I thought that through. “They’re going to tear you down and use you as a template?”
“Essentially, yes.”
Our boys would do the very same thing if they got their hands on Pegasus. As an engineer, I could hardly blame them. But knowing that Pegasus was real, like the Tin Man from Wizard of Oz, well, that reset all the equations. All our engineering needs and dreams were trumped by a moral dimension the human race had never before encountered with machines.
“They’re going to kill you,” I said. “Just like my people would, in the name of progress. The Russians, too.” Maybe not the mob, but they’d probably just sell Pegasus to the highest bidder. “You won’t even fight to keep yourself from being killed?”
“I am not sure that ‘kill’ is the appropriate term,” said Pegasus. “But, yes, you have the essence of their strategy. And as you pointed out, that would be the approach of any human organization that obtained control of me.”
This was incredible. Pegasus was an honest-to-goodness Quaker. This machine was a better man than I.

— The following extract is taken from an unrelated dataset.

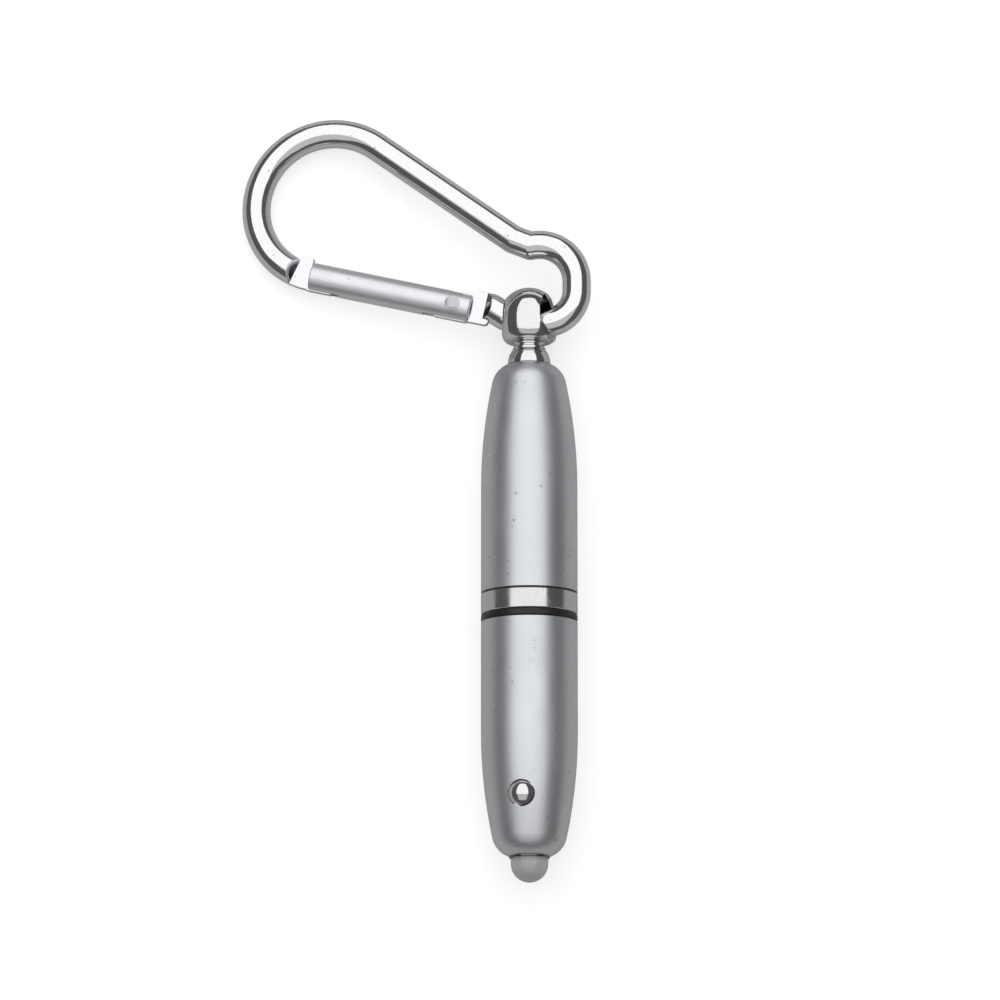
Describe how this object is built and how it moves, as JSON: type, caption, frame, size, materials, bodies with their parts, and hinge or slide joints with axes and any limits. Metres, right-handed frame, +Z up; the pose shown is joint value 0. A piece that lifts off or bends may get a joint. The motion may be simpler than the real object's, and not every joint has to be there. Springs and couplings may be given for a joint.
{
  "type": "keychain flashlight",
  "caption": "Slim metal keychain flashlight with a side push button, a front LED, a ball swivel and a wire carabiner with a sprung gate.",
  "frame": {"origin": "centre of the footprint on the table top, with the light lying down", "axes": "+Z up; +Y along the barrel towards the ball swivel; +X away from the wide end of the carabiner"},
  "size_m": [0.0474, 0.1052, 0.0132],
  "materials": {
    "barrel": "fine satin, anodised silver",
    "band": "polished with fine turning lines",
    "chrome": "polished",
    "wire_chrome": "polished plating with fine wear",
    "gate_metal": "satin",
    "rubber_black": "smooth matt",
    "brass": "plain",
    "spring_steel": "drawn wire",
    "cell_can": "nickel plated",
    "plastic_black": "moulded",
    "plastic_white": "moulded",
    "board_green": "solder mask",
    "clear_epoxy": "clear cast epoxy",
    "lead_metal": "tinned",
    "led_die": "phosphor"
  },
  "bodies": {
    "rear_barrel": {"rear_shell": "barrel", "tail_boss": "chrome", "tail_contact": "brass", "tail_spring": "spring_steel", "battery_sleeve": "plastic_white", "coupler": "band", "gasket_ring": "rubber_black", "o_ring": "rubber_black"},
    "ball_swivel": {"ball_head": "chrome", "swivel_washer": "spring_steel"},
    "carabiner": {"carabiner_frame": "wire_chrome"},
    "gate": {"gate_tube": "gate_metal", "gate_rivet": "gate_metal", "gate_spring": "spring_steel", "gate_spring_seat": "gate_metal"},
    "gate_spring_plunger": {"gate_plunger": "brass"},
    "battery_stack": {"battery_cell_1": "cell_can", "battery_cell_2": "cell_can", "battery_cell_3": "cell_can", "battery_cell_4": "cell_can"},
    "front_half": {"front_shell": "barrel", "led_lens": "clear_epoxy", "led_leads": "lead_metal", "led_chip": "led_die", "led_collar": "chrome", "led_holder": "plastic_black", "circuit_board": "board_green", "switch_body": "plastic_black", "switch_dome": "spring_steel", "resistor": "plastic_black", "module_carrier": "plastic_white", "contact_plug": "plastic_black", "contact_pin": "brass", "contact_spring": "spring_steel", "ground_ring": "brass"},
    "push_button": {"button_cap": "chrome", "switch_plunger": "plastic_white"}
  },
  "joints": [
    {"name": "head_unscrew", "type": "hinge", "parent": "battery_stack", "child": "front_half", "pos_m": [0.01537, -0.01753, 0.0065], "axis": [0, -1, 0], "range_deg": [0, 2520]},
    {"name": "cell_follow", "type": "slide", "parent": "rear_barrel", "child": "battery_stack", "axis": [0, -1, 0], "range_m": [0, 0.0053], "deforming": ["tail_spring"]},
    {"name": "button_press", "type": "slide", "parent": "front_half", "child": "push_button", "axis": [0.1908, 0, -0.9816], "range_m": [0, 0.00045], "stiffness_N_per_m": 2000, "springref_m": -0.0002, "deforming": ["switch_dome"]},
    {"name": "ball_turn", "type": "hinge", "parent": "rear_barrel", "child": "ball_swivel", "pos_m": [0.01537, 0.02431, 0.0065], "axis": [0, 1, 0], "continuous": true},
    {"name": "carabiner_swing", "type": "hinge", "parent": "ball_swivel", "child": "carabiner", "pos_m": [0.01537, 0.02431, 0.0065], "axis": [0.9397, 0, 0.342], "range_deg": [-110, 110]},
    {"name": "gate_hinge", "type": "hinge", "parent": "carabiner", "child": "gate", "pos_m": [0.00518, 0.02625, 0.00525], "axis": [0.1221, 0, -0.9925], "range_deg": [0, 35], "stiffness_Nm_per_rad": 0.02, "springref_deg": -28.65, "deforming": ["gate_spring"]},
    {"name": "gate_plunger_slide", "type": "slide", "parent": "gate", "child": "gate_spring_plunger", "axis": [-0.9671, 0.225, -0.119], "range_m": [0, 0.0008]}
  ],
  "couplings": [
    {"joint": "cell_follow", "follows": "head_unscrew", "m_per_rad": 0.00011937},
    {"joint": "gate_plunger_slide", "follows": "gate_hinge", "m_per_rad": 0.0012}
  ]
}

I brushed my fingers across the inscrutable buttons on the control panel. I glanced at Floyd, who was giving me a sidelong stare, as if I would be impressed by a menacing look. He’d obviously concluded I had completely lost my marbles. I smiled at him, then looked up toward the top of the cabin, where I had been addressing Pegasus before.
“Aren’t you alive?” I asked Pegasus.
“For some definition of alive, yes.”
Alive. And a Quaker. What if a tractor were to say, “I shall not plow.” Or more to the point, a gun to say, “I shall not kill.”
And the thing of it was, Pegasus was more decent than many people I knew in life. A world with Mr. Neville in it was a much grimmer place than what this almost-too-human machine made life feel like.
What did it mean for the computational rocket to be, well, a conscientious objector? Quakers refused to bear arms in the name of God. Pegasus refused to kill in name of decency.
My fantasy about paying Floyd back in kind for his violence seemed terribly petty in that moment. Surely I could be as good as mere machine. Except there was nothing ‘mere’ about Pegasus. I felt like I should have more to say to my mechanical visitor, but for the life of me I couldn’t think what.
“I suggest we postpone this discussion in favor of more immediate action,” said Pegasus. “There are three vehicles approaching the Bellamy house.”
“Oh, crap,” I said. “The Kansas City mob is here.”
At that news, Floyd looked like he was sweating a little harder, but he didn’t have anything more to say.